First of all, they failed to recognize that Jesus had at least ten other friends who might be put out by their desire to move to the top of the ladder.  Mark says, “When the ten heard this, they began to be angry with James and John.”

But moreover, in their desire for a higher place than the rest, James and John had subverted the real ministry of God moving among us – the deeper ministry of drawing us - all of humanity - into a closer relationship with God.  If Jesus had merely granted their wish like a genie in a lamp, the presumed hierarchical division between God and humanity would have been made more severe, not less.

If we listen to the ways that God is calling us into deeper unity with Godself, we will recognize that the truest understanding of communion with God is best expressed through the ways that we live into communion with each other, our partners in creation.

This is a hard lesson to hear.  We all want to be the best and most favored.  But Jesus tells us time and time again, that our understandings of greatness are skewed.  We become great when we allow ourselves to be called into service.  We live into our relationship with God most fully when we live into our relationships with each other.

To me, that’s one of the central functions of the church.  Our acts of worship are of central importance; but building this community and living into these relationships make us truly and fully worshipful.  They give us a clearer glimpse of God - clearer than any of us, as individuals, could possibly achieve on our own.
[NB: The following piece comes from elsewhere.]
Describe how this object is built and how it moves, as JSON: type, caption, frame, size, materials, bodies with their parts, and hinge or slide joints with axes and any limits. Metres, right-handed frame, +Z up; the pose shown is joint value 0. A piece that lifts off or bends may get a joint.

Our best expressions of love for God are in those most genuine, often even painful expressions of love for each other.  The central feature of our relationship with God is less about who is in and who is out, and more a recognition that in God, through Christ, and by the power of the Holy Spirit all are in – none more and none less than any other.  Even me.  Even you.  Even those troublesome bosses and clients and coworkers.  All are in.  Thanks be to God.  Amen.